Furthermore, the effects of these differed legal frameworks on enterprises can vary. For instance, an EEIG allows partners to focus on their own areas of responsibility, while an SE does not include sharing responsibility between partners. Therefore, a company's choice of legal structure will be influenced by elements like the goal of cooperation, the liability regime, and management regulations. Also as mentioned above, an SE could be formed by a company incorporated under the law of any Member State, whereas the formation of an EEIG requires the participation of companies from at least two different Member States. Those differences are also reflected in case law.
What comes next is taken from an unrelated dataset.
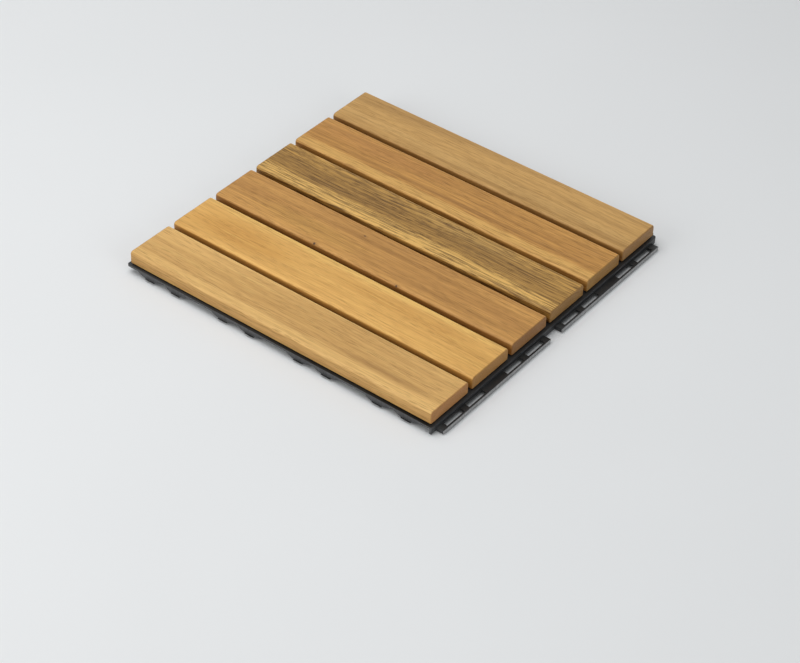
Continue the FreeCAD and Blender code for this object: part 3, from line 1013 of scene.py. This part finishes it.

For instance, in Cartesio case (Case C-210/06), the Court of Justice of the European Union (CJEU) acknowledged that a SE and an EEIG have different laws regarding registered office transfers, and that a corporation can move its registered office to another Member State without first having to cease activities there.

Conclusion


As a result, the Societas Europaea (SE) and the European Economic Interest Group (EEIG) are two distinct legal forms of collaboration in the European Union. While both offer a framework for international business collaboration, there are significant differences between them, including in terms of their legal frameworks, formation necessities, obligations, and taxation. Some of these differences are highlighted by the case law and legislation described in this article, which also emphasizes how crucial it is to comprehend the legal ramifications of selecting one legal form over another. It is conceivable that the legal framework controlling these assets will alter as the European Union continues to grow and develop.